Demoral attributes the growing interest in solar across the Philippines to a dramatic fall in solar panel costs, caused by improvements in manufacturing and global oversupply, as well as rising electricity prices. She explained these higher prices are caused by the power system in the Philippines remaining heavily reliant on imported fossil fuels, leaving customers vulnerable to global fuel price spikes.
According to reports from Reuters, power distributor Meralco has raised prices by 10% since the Middle East conflict began in late February. In March, President Ferdinand Marcos Jr. called the conflict an “imminent danger” to the country’s energy supply, enacting a state of energy emergency expected to last initially for a year.
The Philippines imports almost all the coal and liquified natural gas that currently makes up around three quarters of its power generation.

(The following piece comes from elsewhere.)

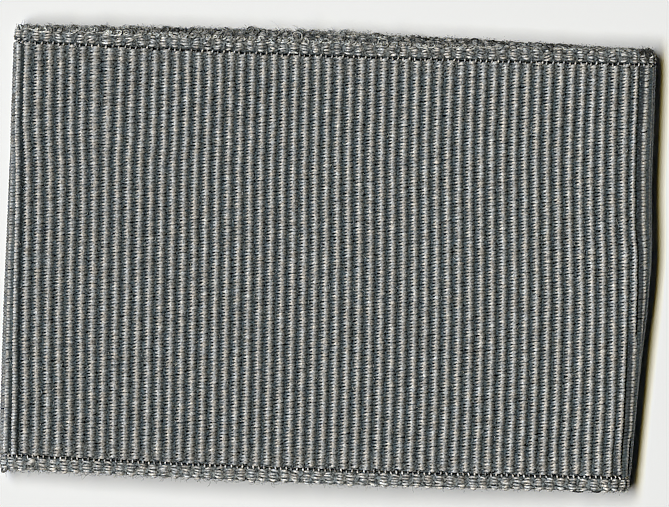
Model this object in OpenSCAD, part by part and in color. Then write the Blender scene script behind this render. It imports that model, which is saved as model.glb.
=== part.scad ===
// Slip-on shoulder loop of ribbed ribbon, lying flat with its face up.
// X runs from fold to fold, Y along the ribs to the knitted selvedge, Z up out of the face.
// One length of ribbon makes the face, both folds and the back, where its two ends are lapped.

/* [Loop] */
// Width from fold to fold, at the knitted selvedge
loop_w = 54.4; // [50:0.1:60]
// Thickness over both layers, at a fold
fold_t = 3.4; // [3.2:0.1:4]
// Rise of the face between the folds
crown_h = 0.8; // [0.4:0.1:1.2]
// How far the face sags to the turned selvedge, half way between the folds
face_bow = 0.25; // [0:0.05:0.5]
// How far the back stands out at the knitted selvedge, half way between the folds
back_bow = 0.45; // [0:0.05:0.8]
// Height of the soft wave in the face beside the right fold
wave_h = 0.12; // [0:0.01:0.2]

/* [Ribbon] */
// Thickness over the ribs
rib_t = 1; // [0.8:0.05:1.1]
// Thickness in the valleys between the ribs
valley_t = 0.5; // [0.4:0.05:0.6]
// Spacing of the ribs
rib_pitch = 0.9375; // [0.9:0.0005:1]
// Lean of the ribs from square to the selvedges, in degrees
rib_lean = 1.16; // [0:0.01:3]
// Width of the ribbed web between the selvedges
web_w = 34.8; // [30:0.1:40]

/* [Selvedges] */
// Width of each selvedge
selvedge_w = 1.12; // [0.6:0.01:1.5]
// Gap between the web and each selvedge
selvedge_gap = 0.1; // [0.05:0.01:0.2]
// Thickness of the knitted selvedge over its loops
knitted_t = 1; // [0.8:0.05:1.1]
// Thickness of the turned selvedge over its floats
turned_t = 0.9; // [0.8:0.05:1.1]
// Thickness of both selvedges between their floats
ladder_t = 0.65; // [0.5:0.05:0.75]

/* [Lap] */
// Overlap of the two ends at the middle of the back
lap_w = 8; // [6:0.5:12]
// Place of the outer end, right of the middle
end_x = 4; // [3:0.01:5]
// Gap between the lapped ends
lap_gap = 0.1; // [0.05:0.01:0.2]
// Steepest slope where the ribbon steps up onto the lap, in degrees
step_a = 30; // [20:1:40]

/* [Hidden] */

grey = [0.43, 0.44, 0.43];
pale_grey = [0.5, 0.51, 0.5];

// Share of the rib spacing that the flat top of a rib takes
crest_share = 0.36;

// How far the right fold stands out past loop_w: [place across the ribbon, shift]
right_fold = [
    [-18.5, -1.0],
    [-6.6, -0.27],
    [0.3, 0.29],
    [18.5, 0]];

// Centreline of the folds, and how far the face slopes where it leaves them
fold_r = (fold_t - rib_t) / 2;
floor_z = rib_t / 2;
half_flat = (loop_w - fold_t) / 2;
crown_a = atan(4 * crown_h / (2 * half_flat));
fold_turn = 180 - crown_a;
fold_len = fold_r * fold_turn * PI / 180;

// The step up onto the lap is two arcs, and ends clear of the outer end
step_rise = rib_t + lap_gap;
step_r = step_rise / 2 / (1 - cos(step_a));
step_len = step_r * step_a * PI / 180;
step_clear = 1;
step_x = end_x + step_clear + 2 * step_r * sin(step_a);

// The wave in the face: its middle and its length along X
wave_x = 21.7;
wave_len = 7.4;

// Whole ribs in the cut length, which is the path once round and the overlap
around = 2 * fold_len + 4 * half_flat - 2 * step_r * sin(step_a) + 2 * step_len;
rib_n = round((around + lap_w) / rib_pitch);

// Length of the face between the folds, on the row v across the ribbon
function face_len(v) =
    (2 * half_flat + lookup(v, right_fold) + 2 * fold_r * sin(crown_a))
    * (crown_a * PI / 180) / sin(crown_a);

// Bends along the ribbon from its outer end, on the row v: [length, turn in degrees]
function bends(v) = [
    [half_flat + end_x, 0],
    [fold_len, -fold_turn],
    [face_len(v), -2 * crown_a],
    [fold_len, -fold_turn],
    [half_flat + lookup(v, right_fold) - step_x, 0],
    [step_len, -step_a],
    [step_len, step_a],
    [lap_w, 0]];

// Moves at = [x, z, heading] on by a length, while it turns by an angle
function ahead(at, length, turn) =
    turn == 0
    ? [at[0] + length * cos(at[2]), at[1] + length * sin(at[2]), at[2]]
    : let (r = length * 180 / PI / turn)
      [
          at[0] + r * (sin(at[2] + turn) - sin(at[2])),
          at[1] + r * (cos(at[2]) - cos(at[2] + turn)),
          at[2] + turn];

// Place and heading at the length s along the bends
function along(bends, s, at, i = 0) =
    s <= bends[i][0] || i == len(bends) - 1
    ? ahead(at, s, bends[i][1] * s / bends[i][0])
    : along(bends, s - bends[i][0], ahead(at, bends[i][0], bends[i][1]), i + 1);

// The wave at x fades out a wave's length from its middle
function wave(x) =
    abs(x - wave_x) < wave_len
    ? wave_h * sin(360 * (x - wave_x) / wave_len) * pow(cos(90 * (x - wave_x) / wave_len), 2)
    : 0;

// Height added to the layer at x, and its shift along Y
function lift(x, heading) = cos(heading) > 0 ? wave(x) * cos(heading) : 0;
function bow(x, heading) =
    let (share = cos(90 * min(abs(x) / half_flat, 1)))
    cos(heading) > 0 ? -face_bow * share : back_bow * share;

// The two surface points, outside and inside, at the rib coordinate u on the row v
function skins(u, v, t) =
    let (
        at = along(bends(v), u - v * tan(rib_lean), [end_x, floor_z, 180]),
        x = at[0],
        y = v + bow(x, at[2]),
        z = at[1] + lift(x, at[2]),
        out = [-sin(at[2]), 0, cos(at[2])] * t / 2)
    [[x, y, z] + out, [x, y, z] - out];

// Stations of the web: a valley, then for each rib its flat top and the next valley: [u, thickness]
web_stations = concat(
    [[0, valley_t]],
    [
        for (k = [0 : rib_n - 1])
        for (s = [[(1 - crest_share) / 2, rib_t], [(1 + crest_share) / 2, rib_t], [1, valley_t]])
        [(k + s[0]) * rib_pitch, s[1]]]);

// Stations of a selvedge, whose floats lie half way between the ribs: [u, thickness]
function ladder_stations(t) = [
    for (k = [0 : 2 * rib_n])
    [k * rib_pitch / 2, k % 2 == 0 ? t : ladder_t]];

// Rows across the ribbon, with those inside the web where the right fold's line bends
web_rows = [-web_w / 2, right_fold[1][0], right_fold[2][0], web_w / 2];
inner_row = web_w / 2 + selvedge_gap;
outer_row = inner_row + selvedge_w;
knitted_rows = [inner_row, outer_row];
turned_rows = [-outer_row, -inner_row];

// All surface points of a band, by station, row and skin
function band_points(stations, rows) = [
    for (s = stations)
    for (v = rows)
    for (p = skins(s[0], v, s[1]))
    p];

// The middle of the whole loop seen from above becomes the origin
web_points = band_points(web_stations, web_rows);
knitted_points = band_points(ladder_stations(knitted_t), knitted_rows);
turned_points = band_points(ladder_stations(turned_t), turned_rows);
function middle(points, axis) =
    let (a = [for (p = points) p[axis]])
    (min(a) + max(a)) / 2;
every_point = concat(web_points, knitted_points, turned_points);
centre = [middle(every_point, 0), middle(every_point, 1), 0];

// A closed band through its surface points, from the number of stations n and of rows m
module band(points, n, m) {
    function at(i, j, skin) = (i * m + j) * 2 + skin;
    outside = [
        for (i = [0 : n - 2], j = [0 : m - 2])
        [at(i, j, 0), at(i, j + 1, 0), at(i + 1, j + 1, 0), at(i + 1, j, 0)]];
    inside = [
        for (i = [0 : n - 2], j = [0 : m - 2])
        [at(i, j, 1), at(i + 1, j, 1), at(i + 1, j + 1, 1), at(i, j + 1, 1)]];
    edges = [
        for (i = [0 : n - 2])
        for (f = [
            [at(i, 0, 0), at(i + 1, 0, 0), at(i + 1, 0, 1), at(i, 0, 1)],
            [at(i + 1, m - 1, 0), at(i, m - 1, 0), at(i, m - 1, 1), at(i + 1, m - 1, 1)]])
        f];
    ends = [
        for (j = [0 : m - 2])
        for (f = [
            [at(0, j + 1, 0), at(0, j, 0), at(0, j, 1), at(0, j + 1, 1)],
            [at(n - 1, j, 0), at(n - 1, j + 1, 0), at(n - 1, j + 1, 1), at(n - 1, j, 1)]])
        f];
    translate(-centre)
        polyhedron(points = points, faces = concat(outside, inside, edges, ends));
}

module ribbed_web() {
    color(grey)
        band(web_points, len(web_stations), len(web_rows));
}

module knitted_selvedge() {
    color(pale_grey)
        band(knitted_points, 2 * rib_n + 1, len(knitted_rows));
}

module turned_selvedge() {
    color(pale_grey)
        band(turned_points, 2 * rib_n + 1, len(turned_rows));
}

ribbed_web();
knitted_selvedge();
turned_selvedge();
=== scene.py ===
# Looks of a slip-on shoulder loop of ribbed ribbon, lying on its back on a pale surface.
# Every yarn is placed in the ribbon's own coordinates: u along the ribbon, v across it along
# the ribs, h out of its middle surface. ribbon() folds these into the loop. All in millimetres.

import math

import bpy
import numpy as np
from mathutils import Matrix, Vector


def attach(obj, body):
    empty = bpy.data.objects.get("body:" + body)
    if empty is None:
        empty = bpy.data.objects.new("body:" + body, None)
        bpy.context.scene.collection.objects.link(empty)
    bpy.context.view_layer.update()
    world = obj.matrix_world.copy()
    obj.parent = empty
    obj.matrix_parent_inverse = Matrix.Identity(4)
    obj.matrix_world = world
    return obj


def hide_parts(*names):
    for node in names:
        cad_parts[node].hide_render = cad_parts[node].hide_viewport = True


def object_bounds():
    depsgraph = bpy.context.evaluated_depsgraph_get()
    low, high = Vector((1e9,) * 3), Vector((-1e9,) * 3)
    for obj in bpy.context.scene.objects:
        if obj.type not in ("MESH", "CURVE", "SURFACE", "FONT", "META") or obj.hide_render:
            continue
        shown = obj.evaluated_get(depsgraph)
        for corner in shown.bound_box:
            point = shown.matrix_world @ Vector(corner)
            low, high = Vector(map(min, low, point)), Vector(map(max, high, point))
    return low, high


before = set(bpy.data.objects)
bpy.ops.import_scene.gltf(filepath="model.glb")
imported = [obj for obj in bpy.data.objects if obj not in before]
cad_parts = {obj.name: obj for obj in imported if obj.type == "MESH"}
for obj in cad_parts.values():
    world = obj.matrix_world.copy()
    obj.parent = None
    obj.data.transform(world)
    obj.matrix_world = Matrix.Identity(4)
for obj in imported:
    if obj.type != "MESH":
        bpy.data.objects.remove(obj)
cad_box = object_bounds()

MM = 0.001
rng = np.random.default_rng(38)

# The loop, as its solids have it
LOOP_W = 54.4
FOLD_T = 3.4
CROWN_H = 0.8
FACE_BOW = 0.25
BACK_BOW = 0.45
WAVE_H = 0.12
WAVE_X = 21.7
WAVE_LEN = 7.4
LAP_W = 8.0
END_X = 4.0
LAP_GAP = 0.1
STEP_A = math.radians(30)
STEP_CLEAR = 1.0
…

Residential electricity tariffs are currently the highest in Southeast Asia and among the highest in the world.
“For many Filipino families, electricity already takes up a significant share of the household budget,” Demoral told pv magazine, before adding that the growing interest in solar is visible across both residential and commercial markets.

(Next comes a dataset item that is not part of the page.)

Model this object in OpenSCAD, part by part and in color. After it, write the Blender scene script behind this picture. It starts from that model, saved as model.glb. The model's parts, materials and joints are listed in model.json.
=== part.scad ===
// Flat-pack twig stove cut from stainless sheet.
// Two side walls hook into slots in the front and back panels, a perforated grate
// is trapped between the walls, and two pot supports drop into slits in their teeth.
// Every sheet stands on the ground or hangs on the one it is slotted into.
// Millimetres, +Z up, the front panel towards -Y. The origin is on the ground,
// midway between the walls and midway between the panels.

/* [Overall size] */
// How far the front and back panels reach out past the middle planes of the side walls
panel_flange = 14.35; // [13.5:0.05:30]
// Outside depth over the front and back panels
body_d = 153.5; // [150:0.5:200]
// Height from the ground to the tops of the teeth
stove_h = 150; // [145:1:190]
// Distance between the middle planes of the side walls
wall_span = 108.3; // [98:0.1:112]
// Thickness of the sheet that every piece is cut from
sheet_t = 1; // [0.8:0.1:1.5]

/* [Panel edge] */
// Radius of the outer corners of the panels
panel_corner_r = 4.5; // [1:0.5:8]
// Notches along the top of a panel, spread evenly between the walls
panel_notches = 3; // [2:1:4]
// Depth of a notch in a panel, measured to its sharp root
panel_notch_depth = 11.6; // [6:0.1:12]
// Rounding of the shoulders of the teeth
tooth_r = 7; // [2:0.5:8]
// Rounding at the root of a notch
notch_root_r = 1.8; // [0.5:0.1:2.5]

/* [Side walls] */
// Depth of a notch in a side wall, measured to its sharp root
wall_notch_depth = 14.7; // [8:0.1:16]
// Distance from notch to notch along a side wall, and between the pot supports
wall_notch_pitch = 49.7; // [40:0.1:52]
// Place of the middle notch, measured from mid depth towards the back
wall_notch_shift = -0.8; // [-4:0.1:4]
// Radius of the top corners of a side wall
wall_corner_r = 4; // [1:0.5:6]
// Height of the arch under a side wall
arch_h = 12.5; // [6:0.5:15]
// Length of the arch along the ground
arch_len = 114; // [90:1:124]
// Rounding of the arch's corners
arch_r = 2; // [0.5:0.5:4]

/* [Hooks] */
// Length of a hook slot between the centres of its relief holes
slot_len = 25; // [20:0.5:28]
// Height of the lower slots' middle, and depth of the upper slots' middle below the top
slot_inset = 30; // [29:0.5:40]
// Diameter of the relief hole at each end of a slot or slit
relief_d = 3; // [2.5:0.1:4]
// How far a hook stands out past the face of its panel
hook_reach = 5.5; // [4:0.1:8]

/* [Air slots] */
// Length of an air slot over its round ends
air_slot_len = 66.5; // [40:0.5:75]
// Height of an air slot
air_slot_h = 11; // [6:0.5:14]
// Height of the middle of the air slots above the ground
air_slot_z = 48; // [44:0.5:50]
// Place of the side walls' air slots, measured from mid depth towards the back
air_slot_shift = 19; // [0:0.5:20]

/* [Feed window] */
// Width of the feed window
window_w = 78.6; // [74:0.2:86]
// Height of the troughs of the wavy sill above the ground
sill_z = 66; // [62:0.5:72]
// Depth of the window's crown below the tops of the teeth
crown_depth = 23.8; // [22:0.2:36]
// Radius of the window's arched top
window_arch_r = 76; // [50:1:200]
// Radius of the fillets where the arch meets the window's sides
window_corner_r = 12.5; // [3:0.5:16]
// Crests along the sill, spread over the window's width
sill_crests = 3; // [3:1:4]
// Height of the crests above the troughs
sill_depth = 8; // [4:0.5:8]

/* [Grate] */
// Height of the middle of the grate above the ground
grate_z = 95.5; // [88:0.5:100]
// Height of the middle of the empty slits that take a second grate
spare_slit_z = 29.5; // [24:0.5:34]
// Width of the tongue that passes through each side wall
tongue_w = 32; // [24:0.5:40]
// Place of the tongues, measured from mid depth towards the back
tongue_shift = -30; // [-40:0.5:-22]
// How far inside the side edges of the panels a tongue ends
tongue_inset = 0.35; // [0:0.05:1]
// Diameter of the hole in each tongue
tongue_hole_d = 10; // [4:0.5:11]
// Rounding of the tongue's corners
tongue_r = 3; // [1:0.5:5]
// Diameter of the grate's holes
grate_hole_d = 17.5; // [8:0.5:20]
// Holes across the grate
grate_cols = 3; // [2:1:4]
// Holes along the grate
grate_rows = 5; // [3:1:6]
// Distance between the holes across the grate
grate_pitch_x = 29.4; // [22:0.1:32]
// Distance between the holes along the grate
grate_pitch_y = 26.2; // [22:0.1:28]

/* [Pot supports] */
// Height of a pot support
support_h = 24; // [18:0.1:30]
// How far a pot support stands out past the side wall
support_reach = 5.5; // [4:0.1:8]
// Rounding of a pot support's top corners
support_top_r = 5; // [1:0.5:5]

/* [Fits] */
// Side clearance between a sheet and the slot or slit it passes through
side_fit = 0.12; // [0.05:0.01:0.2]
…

“Businesses moved first because they have high daytime electricity use and can recover their investment very quickly. But today, we’re also seeing strong growth among homeowners because rooftop solar has become much more affordable, especially with the emergence of leasing models and low-interest loans that allow the upfront cost to be paid in instalments,” Demoral explained.
“Today, many homeowners can recover their investment in around three years, while some businesses can do so in as little as two years.”
Last month, the Department of Trade and Industry of the Philippines began the process of placing solar equipment, including PV panels and batteries, under its mandatory product certification program to ensure products sold in the country are reliable, safe and of a high technical standard.